# OBJECTIVE:
Of the material below, the lines to be retyped are those from the line containing "plate_mark_height), tangent=(1, 0))" through the line containing "imported = [obj", inclusive; reproduce them exactly.

[begin DATA SECTION]

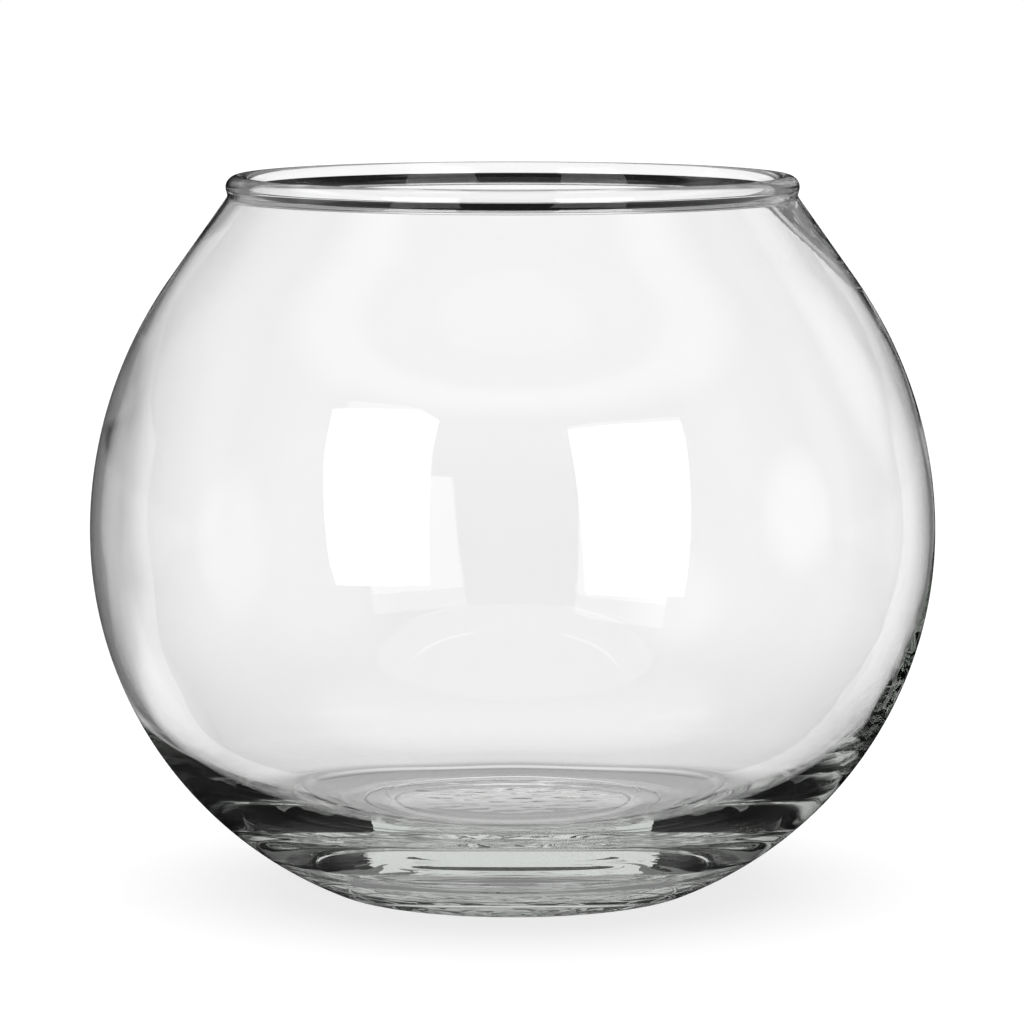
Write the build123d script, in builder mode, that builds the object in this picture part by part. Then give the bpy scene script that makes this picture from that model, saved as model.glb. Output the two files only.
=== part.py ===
from build123d import *
import os
from math import atan2, cos, degrees, sin, tan

# A rose bowl vase: one piece of clear glass, blown in a mould over a thick bottom. The origin is the centre
# of the circle that it stands on, +Z is up, and all lengths are millimetres.

# Outer body: a lower and an upper arc that meet, both upright, at the widest circle
body_radius = 76.0
equator_height = 64.5
foot_radius = 33.2

# Shoulder: a straight slope, tangent to the upper arc, that runs up to a short upright neck. The share says
# how far up, from the widest circle to the neck, the slope would meet an upright wall as wide as the body
neck_radius = 51.25
neck_height = 124.4
shoulder_corner_share = 0.42
neck_length = 2.0
neck_fillet = 0.8

# Rim: a round bead, fire polished, that stands proud of the neck outside and of the wall inside
bead_radius = 2.15
bead_overhang = 0.1

# Wall of the blown part, measured square to its surface
equator_wall = 1.8
shoulder_wall = 1.0

# Bottom of the cavity: an arc from the widest circle that runs out into a dished floor over the thick base.
# The share says how much of the depth, from the widest circle to the floor, the dish takes as its radius
floor_height = 9.9
floor_corner_radius = 42.7
dish_radius_share = 0.85

# Round mark that the forming tools leave in the middle of the floor
floor_mark_radius = 23.6
floor_mark_depth = 0.3
floor_mark_fillet = 0.12

# Foot: the ring that it stands on, and the push-up inside that ring, domed over the mark of the base plate
foot_edge_fillet = 1.5
foot_ring_width = 5.0
foot_ring_fillet = 0.6
push_up_depth = 1.2
plate_mark_inset = 6.2
plate_mark_depth = 0.4
plate_mark_fillet = 0.2
dome_rise = 0.8

# How far the tools that cut an opening run past it
overrun = 5.0


def arc_to(radius_at_equator, end_radius, drop):
    """The arc that is upright at the widest circle and ends at end_radius, drop below it.

    Returns how far its centre is from the axis, its radius, and its size in degrees."""
    inward = radius_at_equator - end_radius
    arc_radius = (drop**2 + inward**2) / (2 * inward)
    return radius_at_equator - arc_radius, arc_radius, degrees(atan2(drop, arc_radius - inward))


# Outer section, as distances from the axis and heights
lower_centre, lower_arc_radius, lower_arc_size = arc_to(body_radius, foot_radius, equator_height)
shoulder_rise = neck_height - equator_height
shoulder_corner = shoulder_corner_share * shoulder_rise
slope = atan2(body_radius - neck_radius, shoulder_rise - shoulder_corner)
upper_arc_radius = shoulder_corner / tan(slope / 2)
upper_centre = body_radius - upper_arc_radius
shoulder_start = (upper_centre + upper_arc_radius * cos(slope), equator_height + upper_arc_radius * sin(slope))

# Rim, whose bead is centred on the top of the neck
rim_height = neck_height + neck_length
bead_centre = neck_radius + bead_overhang - bead_radius
overall_height = rim_height + bead_radius

# Cavity section: its upper arc runs into a slope that is parallel to the shoulder
cavity_radius = body_radius - equator_wall
cavity_corner = shoulder_corner + (equator_wall * cos(slope) - shoulder_wall) / sin(slope)
cavity_upper_arc_radius = cavity_corner / tan(slope / 2)
cavity_upper_centre = cavity_radius - cavity_upper_arc_radius
cavity_slope_start = (
    cavity_upper_centre + cavity_upper_arc_radius * cos(slope),
    equator_height + cavity_upper_arc_radius * sin(slope),
)
cavity_top = overall_height + overrun
cavity_top_radius = cavity_slope_start[0] - (cavity_top - cavity_slope_start[1]) * tan(slope)
cavity_depth = equator_height - floor_height
cavity_lower_centre, cavity_lower_arc_radius, cavity_lower_arc_size = arc_to(
    cavity_radius, floor_corner_radius, cavity_depth
)
dish_radius = dish_radius_share * cavity_depth

# Underside
foot_ring_inner_radius = foot_radius - foot_ring_width
plate_mark_radius = foot_ring_inner_radius - plate_mark_inset
plate_mark_height = push_up_depth + plate_mark_depth
dome_height = plate_mark_height + dome_rise

print(f"overall height {overall_height:.2f}, rim outside {2 * (neck_radius + bead_overhang):.1f}")
print(f"mouth {2 * (bead_centre - bead_radius):.1f}, foot {2 * foot_radius:.1f}")
print(f"shoulder slope {degrees(slope):.1f} degrees from upright")


with BuildPart() as glass_bowl:
    # The body as solid glass, up to the middle of the bead
    with BuildSketch(Plane.XZ) as body:
        with BuildLine():
            CenterArc((lower_centre, equator_height), lower_arc_radius, -lower_arc_size, lower_arc_size)
            CenterArc((upper_centre, equator_height), upper_arc_radius, 0, degrees(slope))
            Polyline(
                shoulder_start,
                (neck_radius, neck_height),
                (neck_radius, rim_height),
                (0, rim_height),
                (0, 0),
                (foot_radius, 0),
            )
        make_face()
        fillet(body.vertices().sort_by_distance((neck_radius, neck_height))[0], neck_fillet)
        fillet(body.vertices().sort_by_distance((foot_radius, 0))[0], foot_edge_fillet)
    revolve(axis=Axis.Z)

    # The cavity, open through the mouth
    with BuildSketch(Plane.XZ) as cavity:
        with BuildLine():
            CenterArc(
                (cavity_lower_centre, equator_height),
                cavity_lower_arc_radius,
                -cavity_lower_arc_size,
                cavity_lower_arc_size,
            )
            CenterArc((cavity_upper_centre, equator_height), cavity_upper_arc_radius, 0, degrees(slope))
            Polyline(
                cavity_slope_start,
                (cavity_top_radius, cavity_top),
                (0, cavity_top),
                (0, floor_height),
                (floor_corner_radius, floor_height),
            )
        make_face()
        fillet(cavity.vertices().sort_by_distance((floor_corner_radius, floor_height))[0], dish_radius)
    revolve(axis=Axis.Z, mode=Mode.SUBTRACT)

    # The bead round the rim
    with BuildSketch(Plane.XZ):
        with Locations((bead_centre, rim_height)):
            Circle(bead_radius)
    revolve(axis=Axis.Z)

    # The round mark in the floor
    with BuildSketch(Plane.XY.offset(floor_height)):
        Circle(floor_mark_radius)
    extrude(amount=-floor_mark_depth, mode=Mode.SUBTRACT)
    fillet(glass_bowl.edges(Select.LAST).group_by(Axis.Z)[-1], floor_mark_fillet)

    # The push-up under the foot
    with BuildSketch(Plane.XZ) as push_up:
        with BuildLine():
            Polyline(
                (0, dome_height),
                (0, -overrun),
                (foot_ring_inner_radius, -overrun),
                (foot_ring_inner_radius, push_up_depth),
                (plate_mark_radius, push_up_depth),
                (plate_mark_radius, plate_mark_height),
            )
            TangentArc((0, dome_height), (plate_mark_radius, plate_mark_height), tangent=(1, 0))
        make_face()
        fillet(push_up.vertices().sort_by_distance((foot_ring_inner_radius, push_up_depth))[0], foot_ring_fillet)
        fillet(push_up.vertices().sort_by_distance((plate_mark_radius, push_up_depth))[0], plate_mark_fillet)
    revolve(axis=Axis.Z, mode=Mode.SUBTRACT)

glass_bowl.part.label = "glass_bowl"
os.makedirs("parts", exist_ok=True)
export_step(glass_bowl.part, "parts/glass_bowl.step")
print(f"glass {glass_bowl.part.volume / 1000:.0f} cm3")
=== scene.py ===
import math

import bpy
import numpy as np
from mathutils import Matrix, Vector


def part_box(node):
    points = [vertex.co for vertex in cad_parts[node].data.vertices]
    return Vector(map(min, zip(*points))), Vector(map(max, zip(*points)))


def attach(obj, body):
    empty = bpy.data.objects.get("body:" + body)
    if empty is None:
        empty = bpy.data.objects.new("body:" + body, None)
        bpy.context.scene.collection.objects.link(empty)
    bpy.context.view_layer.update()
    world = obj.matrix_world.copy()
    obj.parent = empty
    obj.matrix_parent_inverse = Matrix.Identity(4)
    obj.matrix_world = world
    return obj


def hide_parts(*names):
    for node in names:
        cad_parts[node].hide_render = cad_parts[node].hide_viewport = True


# A rose bowl vase of clear blown glass, in a white studio. The script's own lengths are millimetres, and mm turns
# them to Blender's metres. A pair of numbers, such as (20.0, 40.0), says where a smooth change starts and ends. The
# waves in the glass have a height and a pair of lengths, the longest and the shortest.

mm = 0.001

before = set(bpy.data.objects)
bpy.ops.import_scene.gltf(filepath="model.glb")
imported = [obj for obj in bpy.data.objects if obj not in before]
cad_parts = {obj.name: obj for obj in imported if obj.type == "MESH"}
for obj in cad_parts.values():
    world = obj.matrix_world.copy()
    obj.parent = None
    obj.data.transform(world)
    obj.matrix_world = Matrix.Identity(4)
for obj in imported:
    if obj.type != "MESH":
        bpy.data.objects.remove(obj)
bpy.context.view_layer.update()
bowl_low, bowl_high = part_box("glass_bowl")

# Outer body, of which the frame gives the widest radius and the height
body_radius = (bowl_high.x - bowl_low.x) / 2 / mm
overall_height = bowl_high.z / mm
equator_height = 64.5
foot_radius = 33.2
neck_radius = 51.25
neck_height = 124.4
shoulder_corner_share = 0.42

# Rim: a round bead, and the point at the top of the slope where it starts, as (radius, height)
bead_radius = 2.15
bead_overhang = 0.1
bead_foot = (50.95, 124.85)

# Wall where it is thinnest, on the right, measured square to the surface
equator_wall = 1.05
shoulder_wall = 0.8

# Inside of the thick bottom: the arc beside it, the dish, and the round mark of the forming tools
cavity_lower_radius = 62.4
floor_height = 9.9
dish_radius = 46.8
floor_mark_radius = 23.6
floor_mark_depth = 0.4

# How far the floor reaches outwards and upwards, its oval ridge round the mark, and its grain inside the mark
floor_side = (50.0, 47.0)
floor_top = (16.0, 14.0)
floor_ridge_radius = 36.8
floor_ridge_oval = 2.4
floor_ridge_rise = 0.5
floor_ridge_width = 1.2
floor_grain = 0.03
floor_grain_lengths = (6.0, 2.2)
floor_grain_side = (22.0, 18.0)

# Foot ring and push-up
foot_edge_fillet = 1.5
foot_ring_width = 5.0
push_up_depth = 1.2
plate_mark_inset = 6.2
plate_mark_depth = 0.4
dome_rise = 0.8

# Mesh: the section is drawn finely, softened as molten glass softens a corner, and then thinned to rows. They are
# closer below base_top, and the line turns at most sharpest_row_turn degrees from one to the next. Their spacing is
# evened out over row_blend of the fine line's steps to both sides
section_step = 0.05
corner_softness = 0.22
base_top = 26.0
base_row_step = 0.8
wall_row_step = 1.7
sharpest_row_turn = 10.0
row_blend = 20
columns = 256

# Extra glass on the left, where the wall thickens from the shoulder down to the bottom, and from the back to the
# front left: how much, between which heights, and between which turns in degrees
left_extra = 1.9
left_extra_top = (118.0, 84.0)
left_extra_bottom = (24.0, 60.0)
left_extra_back = (138.0, 200.0)
left_extra_front = (258.0, 200.0)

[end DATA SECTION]

# WRITTEN ANSWER:
            TangentArc((0, dome_height), (plate_mark_radius, plate_mark_height), tangent=(1, 0))
        make_face()
        fillet(push_up.vertices().sort_by_distance((foot_ring_inner_radius, push_up_depth))[0], foot_ring_fillet)
        fillet(push_up.vertices().sort_by_distance((plate_mark_radius, push_up_depth))[0], plate_mark_fillet)
    revolve(axis=Axis.Z, mode=Mode.SUBTRACT)

glass_bowl.part.label = "glass_bowl"
os.makedirs("parts", exist_ok=True)
export_step(glass_bowl.part, "parts/glass_bowl.step")
print(f"glass {glass_bowl.part.volume / 1000:.0f} cm3")
=== scene.py ===
import math

import bpy
import numpy as np
from mathutils import Matrix, Vector


def part_box(node):
    points = [vertex.co for vertex in cad_parts[node].data.vertices]
    return Vector(map(min, zip(*points))), Vector(map(max, zip(*points)))


def attach(obj, body):
    empty = bpy.data.objects.get("body:" + body)
    if empty is None:
        empty = bpy.data.objects.new("body:" + body, None)
        bpy.context.scene.collection.objects.link(empty)
    bpy.context.view_layer.update()
    world = obj.matrix_world.copy()
    obj.parent = empty
    obj.matrix_parent_inverse = Matrix.Identity(4)
    obj.matrix_world = world
    return obj


def hide_parts(*names):
    for node in names:
        cad_parts[node].hide_render = cad_parts[node].hide_viewport = True


# A rose bowl vase of clear blown glass, in a white studio. The script's own lengths are millimetres, and mm turns
# them to Blender's metres. A pair of numbers, such as (20.0, 40.0), says where a smooth change starts and ends. The
# waves in the glass have a height and a pair of lengths, the longest and the shortest.

mm = 0.001

before = set(bpy.data.objects)
bpy.ops.import_scene.gltf(filepath="model.glb")
imported = [obj for obj in bpy.data.objects if obj not in before]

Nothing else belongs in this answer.